OPEC is a club of oil producers that was formed to control oil prices through varying supply. Its twelve members include Libya, Iran and Iraq, who are unlikely to volunteer to reduce their production. Algeria is another member and that country suffered destruction of its infrastructure at the same time as Libya. Algeria has also repaired its pipelines and come back to the market this year and they will not give up their only source of funds to repay all those repair costs. Nigeria and Venezuela need every cent they can get their hands on to fund expensive riot control in the face of their discontented starving populations. The United Arab Emirates are still paying their way out of the debt created by a collapsed property boom and so they are unlikely to vote for lowering production. Therefore, seven of the twelve members of OPEC are unlikely to vote for a cut in production. Of the remaining suppliers, Saudi Arabia is by far the largest producer. But the Saudis (who gave the world 15 of the 19 September 11 hijackers) need to maintain production to lavishly pacify their islamists.

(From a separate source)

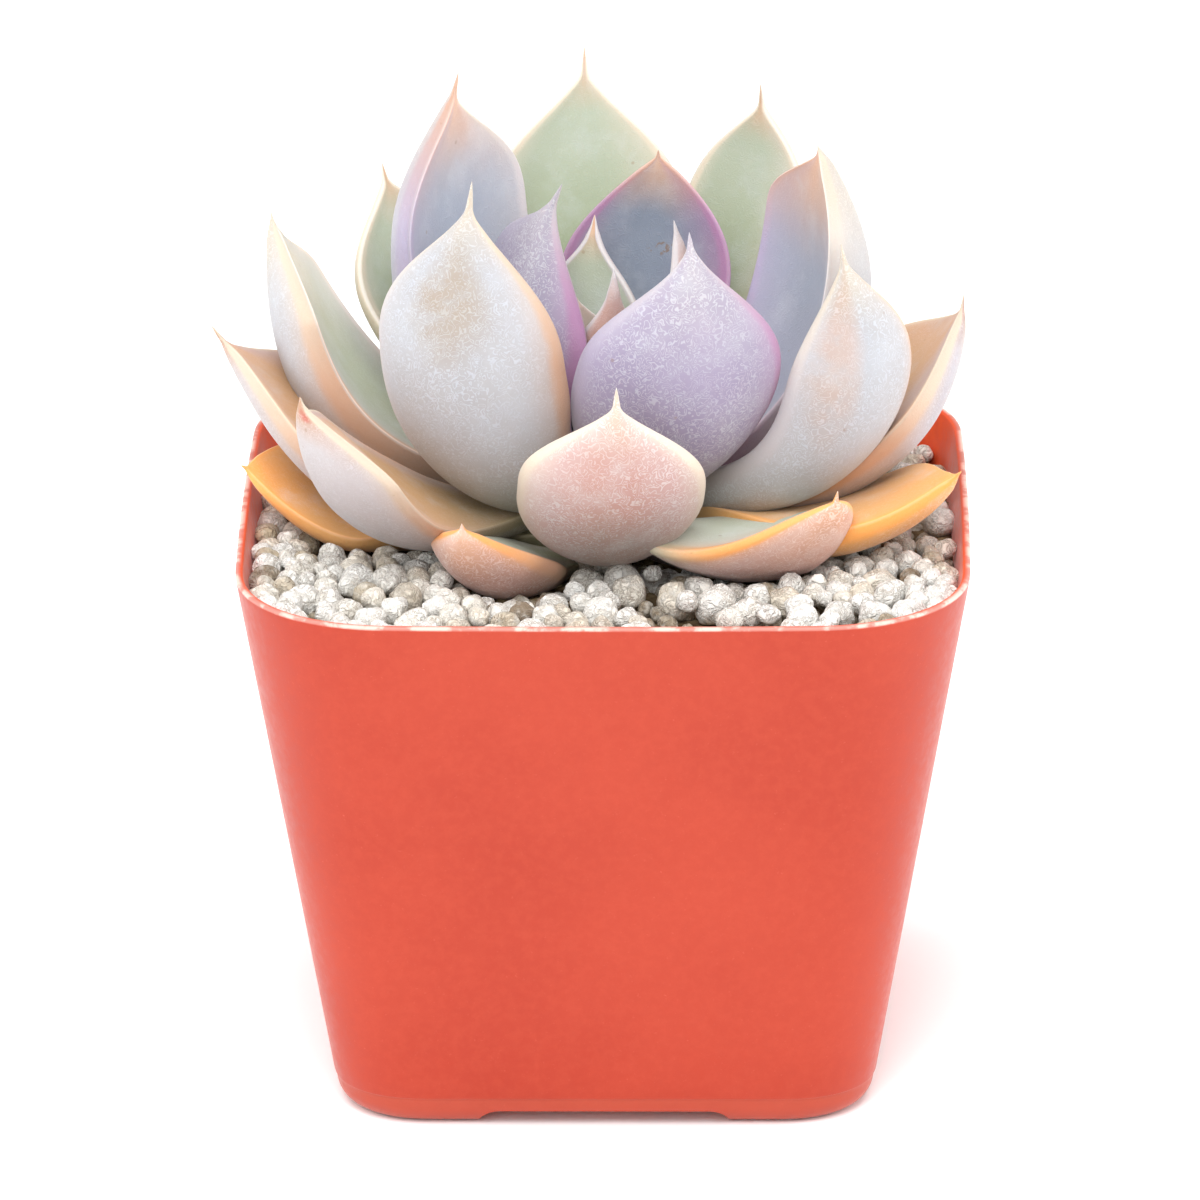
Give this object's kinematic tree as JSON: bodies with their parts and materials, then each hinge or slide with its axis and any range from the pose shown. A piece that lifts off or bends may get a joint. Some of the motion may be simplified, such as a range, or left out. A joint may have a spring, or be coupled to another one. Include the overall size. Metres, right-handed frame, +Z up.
{
  "type": "potted succulent",
  "caption": "Small potted mensa echeveria: a rosette of thick, pointed, pale leaves with pink, orange and yellow margins in a square tapered plastic pot topped with white pumice.",
  "frame": {"origin": "centre of the bounding box, on the plane that the four feet of the pot stand on", "axes": "+Z up; -Y towards the side that the picture shows; +X to the right of that side"},
  "size_m": [0.0742, 0.0712, 0.0973],
  "materials": {
    "pot_plastic": "thin moulded terracotta-red plastic with a fine matt grain",
    "stem_tissue": "dull, corky",
    "potting_mix": "loose, matt, fibrous",
    "pumice": "loose white pumice grit, matt",
    "flesh_centre_5": "powdery, matt, waxy bloom",
    "flesh_centre_4": "powdery, matt, waxy bloom",
    "flesh_centre_3": "powdery, matt, waxy bloom",
    "flesh_centre_2": "powdery, matt, waxy bloom",
    "flesh_centre_1": "powdery, matt, waxy bloom",
    "flesh_heart_front": "powdery, matt, waxy bloom",
    "flesh_heart_back": "powdery, matt, waxy bloom",
    "flesh_heart_right": "powdery, matt, waxy bloom",
    "flesh_inner_left": "powdery, matt, waxy bloom",
    "flesh_inner_back": "powdery, matt, waxy bloom",
    "flesh_inner_front_right": "powdery, matt, waxy bloom",
    "flesh_inner_front_left": "powdery, matt, waxy bloom",
    "flesh_inner_back_left": "powdery, matt, waxy bloom",
    "flesh_inner_right": "powdery, matt, waxy bloom",
    "flesh_mid_front_right": "powdery, matt, waxy bloom",
    "flesh_mid_left": "powdery, matt, waxy bloom",
    "flesh_mid_back": "powdery, matt, waxy bloom",
    "flesh_mid_back_right": "powdery, matt, waxy bloom",
    "flesh_mid_back_left": "powdery, matt, waxy bloom",
    "flesh_mid_rear_left": "powdery, matt, waxy bloom",
    "flesh_mid_rear_right": "powdery, matt, waxy bloom",
    "flesh_outer_front": "powdery, matt, waxy bloom",
    "flesh_outer_right": "powdery, matt, waxy bloom",
    "flesh_outer_left": "powdery, matt, waxy bloom",
    "flesh_outer_front_left": "powdery, matt, waxy bloom",
    "flesh_low_right": "powdery, matt, waxy bloom",
    "flesh_low_left": "powdery, matt, waxy bloom",
    "flesh_low_front_right": "powdery, matt, waxy bloom",
    "flesh_low_front_left": "powdery, matt, waxy bloom",
    "flesh_low_back_right": "powdery, matt, waxy bloom",
    "flesh_low_back": "powdery, matt, waxy bloom",
    "flesh_low_rear_left": "powdery, matt, waxy bloom",
    "flesh_low_back_left": "powdery, matt, waxy bloom"
  },
  "bodies": {
    "root": {"pot": "pot_plastic", "stem_and_roots": "stem_tissue", "potting_soil": "potting_mix", "pumice_top_dressing": "pumice", "leaf_centre_5": "flesh_centre_5", "leaf_centre_4": "flesh_centre_4", "leaf_centre_3": "flesh_centre_3", "leaf_centre_2": "flesh_centre_2", "leaf_centre_1": "flesh_centre_1", "leaf_heart_front": "flesh_heart_front", "leaf_heart_back": "flesh_heart_back", "leaf_heart_right": "flesh_heart_right", "leaf_inner_left": "flesh_inner_left", "leaf_inner_back": "flesh_inner_back", "leaf_inner_front_right": "flesh_inner_front_right", "leaf_inner_front_left": "flesh_inner_front_left", "leaf_inner_back_left": "flesh_inner_back_left", "leaf_inner_right": "flesh_inner_right", "leaf_mid_front_right": "flesh_mid_front_right", "leaf_mid_left": "flesh_mid_left", "leaf_mid_back": "flesh_mid_back", "leaf_mid_back_right": "flesh_mid_back_right", "leaf_mid_back_left": "flesh_mid_back_left", "leaf_mid_rear_left": "flesh_mid_rear_left", "leaf_mid_rear_right": "flesh_mid_rear_right", "leaf_outer_front": "flesh_outer_front", "leaf_outer_right": "flesh_outer_right", "leaf_outer_left": "flesh_outer_left", "leaf_outer_front_left": "flesh_outer_front_left", "leaf_low_right": "flesh_low_right", "leaf_low_left": "flesh_low_left", "leaf_low_front_right": "flesh_low_front_right", "leaf_low_front_left": "flesh_low_front_left", "leaf_low_back_right": "flesh_low_back_right", "leaf_low_back": "flesh_low_back", "leaf_low_rear_left": "flesh_low_rear_left", "leaf_low_back_left": "flesh_low_back_left"}
  },
  "joints": []
}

One more factor is often cited to reason for higher oil prices and that is “peak oil.” This theory proposes that all the oil in the world is running out and will not be able to supply the industrialized world for much longer. The increasing rarity of oil, makes in more precious. However, 2014 has seen several blows to the peak oil panic. Vast reserves have been discovered beneath the Eastern Mediterranean between Egypt and Greece, the South China Sea has yet to be fully explored and Brazil’s estimates of off-shore reserves seem to rise monthly. Russia’s threats to cut off gas supplies to Europe have removed all brakes on the development of fraking in Europe. The UK, Poland and Sweden are particularly keen to develop their resources. More oil has been discovered in the Arctic in territory belonging to Denmark and Russia and more shale oil lies beneath Russia than the US. New extraction methods and new discoveries mean that peak oil isn’t going to happen any time soon.
The current oil price falls have been in the pipeline for a long time and they are set to continue. OPEC does not seem to be prepared to do anything and intends to debate whether to support a Brent Crude price of $90 at its next meeting in November 2014. The fact that this price level is not an urgent certainty for the club shows that it is unlikely to be defended. A fall to $80 seems likely over the next year. A rush to develop oil production in Europe could even see the oil price fall to $60 a barrel if Denmark is going to find a market for all its Arctic oil. If there is anyone in the world that would find such a price difficult to contemplate, it must be Russia. However, at the beginning of October 2014, Russia’s central bank announced a $60 price would be its trigger to intervene in the economy. That shows that even the Russian’s can see further price falls ahead and are planning for them.